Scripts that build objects
....

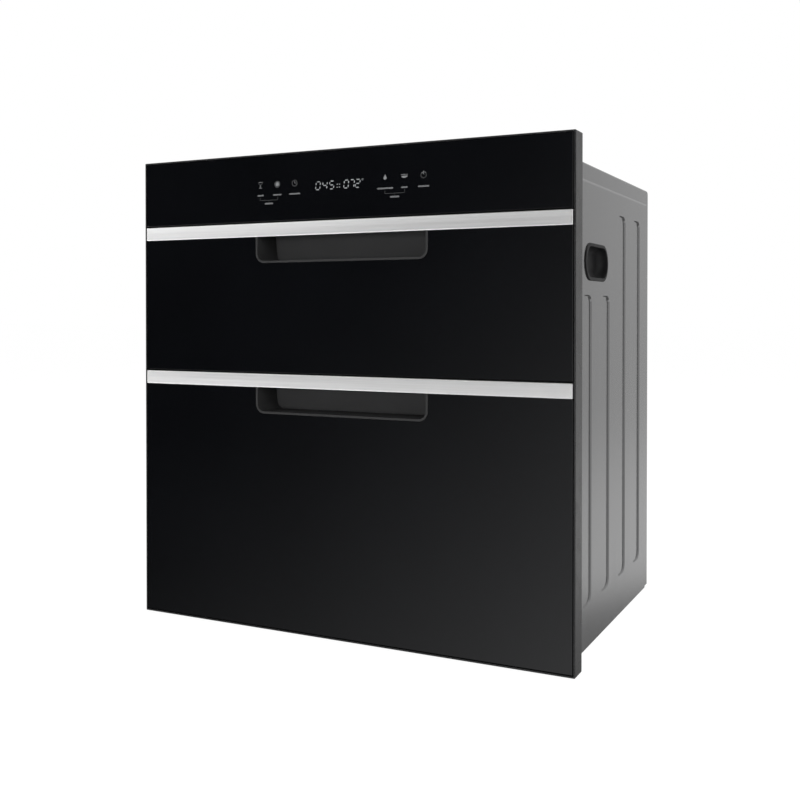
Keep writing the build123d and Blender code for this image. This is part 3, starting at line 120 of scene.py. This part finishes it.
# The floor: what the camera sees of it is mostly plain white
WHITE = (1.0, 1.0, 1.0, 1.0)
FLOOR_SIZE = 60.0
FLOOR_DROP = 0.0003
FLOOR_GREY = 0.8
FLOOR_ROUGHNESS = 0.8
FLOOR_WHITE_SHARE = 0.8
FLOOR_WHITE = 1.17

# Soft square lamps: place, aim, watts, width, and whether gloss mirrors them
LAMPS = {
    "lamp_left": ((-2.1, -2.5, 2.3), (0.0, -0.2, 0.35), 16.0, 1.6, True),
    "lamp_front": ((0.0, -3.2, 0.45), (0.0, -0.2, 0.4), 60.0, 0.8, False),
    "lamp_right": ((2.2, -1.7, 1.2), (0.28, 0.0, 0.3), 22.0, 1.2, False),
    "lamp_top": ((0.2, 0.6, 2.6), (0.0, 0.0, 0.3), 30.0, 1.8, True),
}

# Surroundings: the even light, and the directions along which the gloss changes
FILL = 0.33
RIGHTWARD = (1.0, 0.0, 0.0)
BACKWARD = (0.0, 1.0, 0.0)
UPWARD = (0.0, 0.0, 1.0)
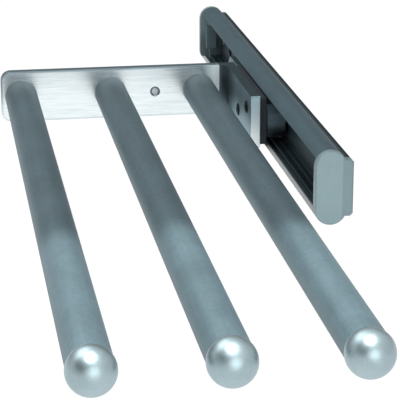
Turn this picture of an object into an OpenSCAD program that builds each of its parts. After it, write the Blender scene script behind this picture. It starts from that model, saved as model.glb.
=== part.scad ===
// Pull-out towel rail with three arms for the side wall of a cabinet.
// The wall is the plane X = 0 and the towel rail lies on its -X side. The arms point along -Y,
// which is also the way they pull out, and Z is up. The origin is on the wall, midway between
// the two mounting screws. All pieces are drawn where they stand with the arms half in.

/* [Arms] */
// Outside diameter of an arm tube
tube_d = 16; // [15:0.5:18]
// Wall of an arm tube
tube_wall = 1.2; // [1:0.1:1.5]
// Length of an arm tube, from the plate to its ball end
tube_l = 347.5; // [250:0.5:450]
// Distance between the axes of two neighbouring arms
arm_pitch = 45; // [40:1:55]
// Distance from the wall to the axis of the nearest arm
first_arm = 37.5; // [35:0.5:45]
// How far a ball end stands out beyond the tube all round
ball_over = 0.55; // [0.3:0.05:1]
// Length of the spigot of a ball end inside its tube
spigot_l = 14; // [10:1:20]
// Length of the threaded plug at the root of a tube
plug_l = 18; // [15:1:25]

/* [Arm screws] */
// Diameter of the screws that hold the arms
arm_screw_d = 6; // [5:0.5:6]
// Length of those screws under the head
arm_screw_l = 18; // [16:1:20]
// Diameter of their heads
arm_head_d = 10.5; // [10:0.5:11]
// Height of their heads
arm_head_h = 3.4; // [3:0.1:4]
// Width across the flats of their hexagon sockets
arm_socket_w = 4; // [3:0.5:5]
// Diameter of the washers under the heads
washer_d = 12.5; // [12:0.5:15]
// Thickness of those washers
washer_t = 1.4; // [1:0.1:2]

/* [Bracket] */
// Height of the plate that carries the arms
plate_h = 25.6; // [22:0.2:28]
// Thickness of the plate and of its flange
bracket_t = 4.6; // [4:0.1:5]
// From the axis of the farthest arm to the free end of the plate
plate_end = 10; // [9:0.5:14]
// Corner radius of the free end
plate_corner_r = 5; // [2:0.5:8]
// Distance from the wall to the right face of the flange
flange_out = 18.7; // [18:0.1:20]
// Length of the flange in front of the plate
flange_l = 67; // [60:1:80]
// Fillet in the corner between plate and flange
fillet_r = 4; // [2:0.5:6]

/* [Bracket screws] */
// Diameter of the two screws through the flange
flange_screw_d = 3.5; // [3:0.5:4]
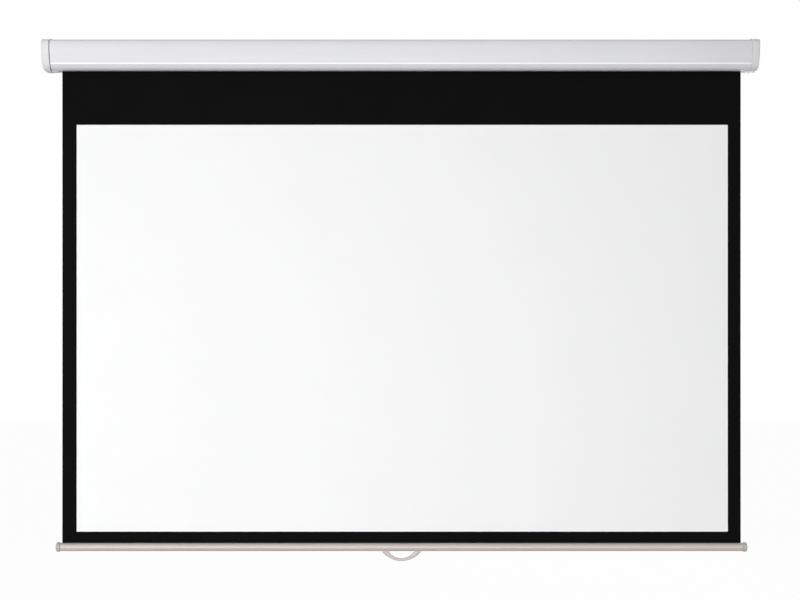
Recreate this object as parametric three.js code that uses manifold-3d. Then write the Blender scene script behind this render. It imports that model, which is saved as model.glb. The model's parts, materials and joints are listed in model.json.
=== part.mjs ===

....

## [Stated task]
Return all of the entries word for word.

## [Result for this exercise]
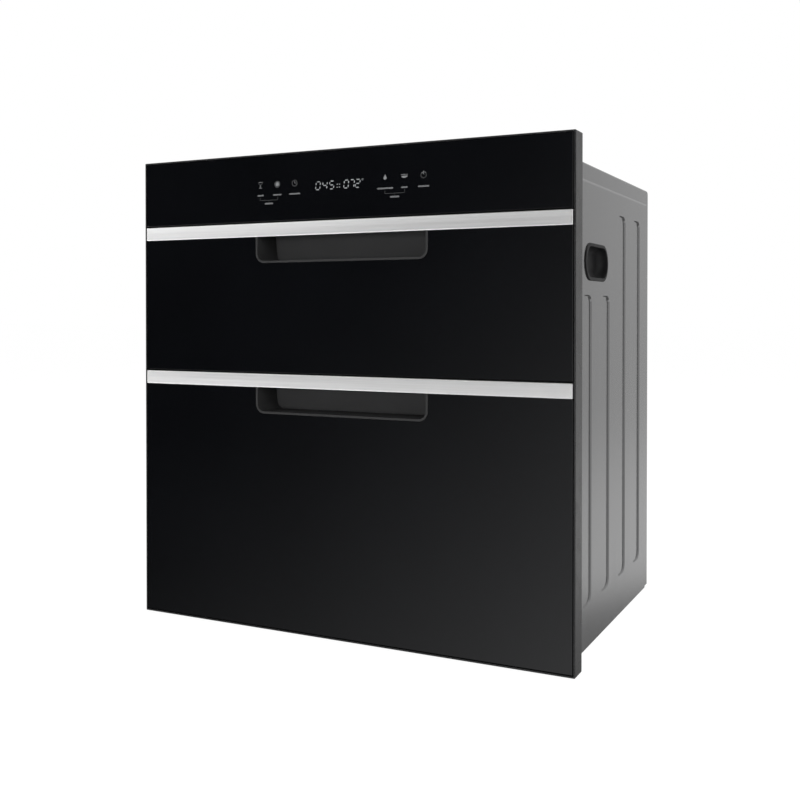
Keep writing the build123d and Blender code for this image. This is part 3, starting at line 120 of scene.py. This part finishes it.
# The floor: what the camera sees of it is mostly plain white
WHITE = (1.0, 1.0, 1.0, 1.0)
FLOOR_SIZE = 60.0
FLOOR_DROP = 0.0003
FLOOR_GREY = 0.8
FLOOR_ROUGHNESS = 0.8
FLOOR_WHITE_SHARE = 0.8
FLOOR_WHITE = 1.17

# Soft square lamps: place, aim, watts, width, and whether gloss mirrors them
LAMPS = {
    "lamp_left": ((-2.1, -2.5, 2.3), (0.0, -0.2, 0.35), 16.0, 1.6, True),
    "lamp_front": ((0.0, -3.2, 0.45), (0.0, -0.2, 0.4), 60.0, 0.8, False),
    "lamp_right": ((2.2, -1.7, 1.2), (0.28, 0.0, 0.3), 22.0, 1.2, False),
    "lamp_top": ((0.2, 0.6, 2.6), (0.0, 0.0, 0.3), 30.0, 1.8, True),
}

# Surroundings: the even light, and the directions along which the gloss changes
FILL = 0.33
RIGHTWARD = (1.0, 0.0, 0.0)
BACKWARD = (0.0, 1.0, 0.0)
UPWARD = (0.0, 0.0, 1.0)
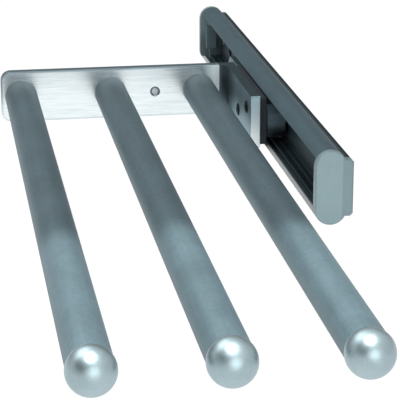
Turn this picture of an object into an OpenSCAD program that builds each of its parts. After it, write the Blender scene script behind this picture. It starts from that model, saved as model.glb.
=== part.scad ===
// Pull-out towel rail with three arms for the side wall of a cabinet.
// The wall is the plane X = 0 and the towel rail lies on its -X side. The arms point along -Y,
// which is also the way they pull out, and Z is up. The origin is on the wall, midway between
// the two mounting screws. All pieces are drawn where they stand with the arms half in.

/* [Arms] */
// Outside diameter of an arm tube
tube_d = 16; // [15:0.5:18]
// Wall of an arm tube
tube_wall = 1.2; // [1:0.1:1.5]
// Length of an arm tube, from the plate to its ball end
tube_l = 347.5; // [250:0.5:450]
// Distance between the axes of two neighbouring arms
arm_pitch = 45; // [40:1:55]
// Distance from the wall to the axis of the nearest arm
first_arm = 37.5; // [35:0.5:45]
// How far a ball end stands out beyond the tube all round
ball_over = 0.55; // [0.3:0.05:1]
// Length of the spigot of a ball end inside its tube
spigot_l = 14; // [10:1:20]
// Length of the threaded plug at the root of a tube
plug_l = 18; // [15:1:25]

/* [Arm screws] */
// Diameter of the screws that hold the arms
arm_screw_d = 6; // [5:0.5:6]
// Length of those screws under the head
arm_screw_l = 18; // [16:1:20]
// Diameter of their heads
arm_head_d = 10.5; // [10:0.5:11]
// Height of their heads
arm_head_h = 3.4; // [3:0.1:4]
// Width across the flats of their hexagon sockets
arm_socket_w = 4; // [3:0.5:5]
// Diameter of the washers under the heads
washer_d = 12.5; // [12:0.5:15]
// Thickness of those washers
washer_t = 1.4; // [1:0.1:2]

/* [Bracket] */
// Height of the plate that carries the arms
plate_h = 25.6; // [22:0.2:28]
// Thickness of the plate and of its flange
bracket_t = 4.6; // [4:0.1:5]
// From the axis of the farthest arm to the free end of the plate
plate_end = 10; // [9:0.5:14]
// Corner radius of the free end
plate_corner_r = 5; // [2:0.5:8]
// Distance from the wall to the right face of the flange
flange_out = 18.7; // [18:0.1:20]
// Length of the flange in front of the plate
flange_l = 67; // [60:1:80]
// Fillet in the corner between plate and flange
fillet_r = 4; // [2:0.5:6]

/* [Bracket screws] */
// Diameter of the two screws through the flange
flange_screw_d = 3.5; // [3:0.5:4]
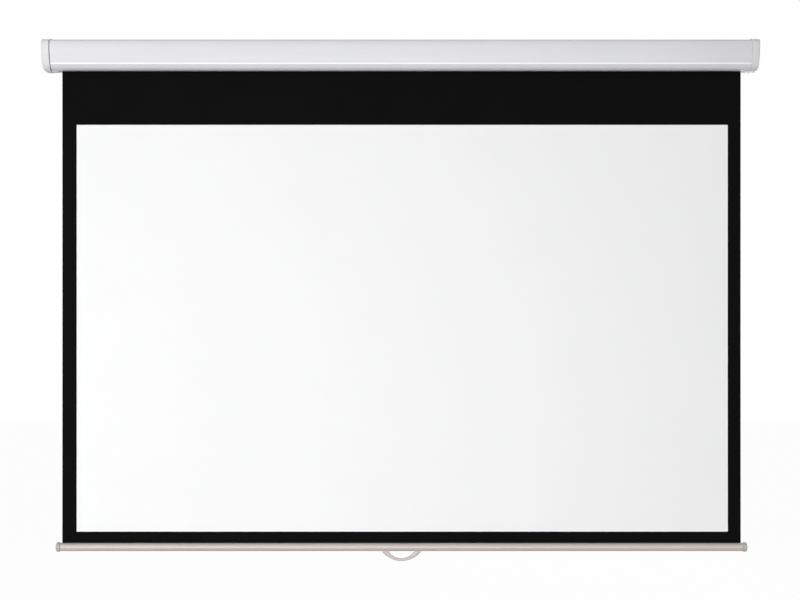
Recreate this object as parametric three.js code that uses manifold-3d. Then write the Blender scene script behind this render. It imports that model, which is saved as model.glb. The model's parts, materials and joints are listed in model.json.
=== part.mjs ===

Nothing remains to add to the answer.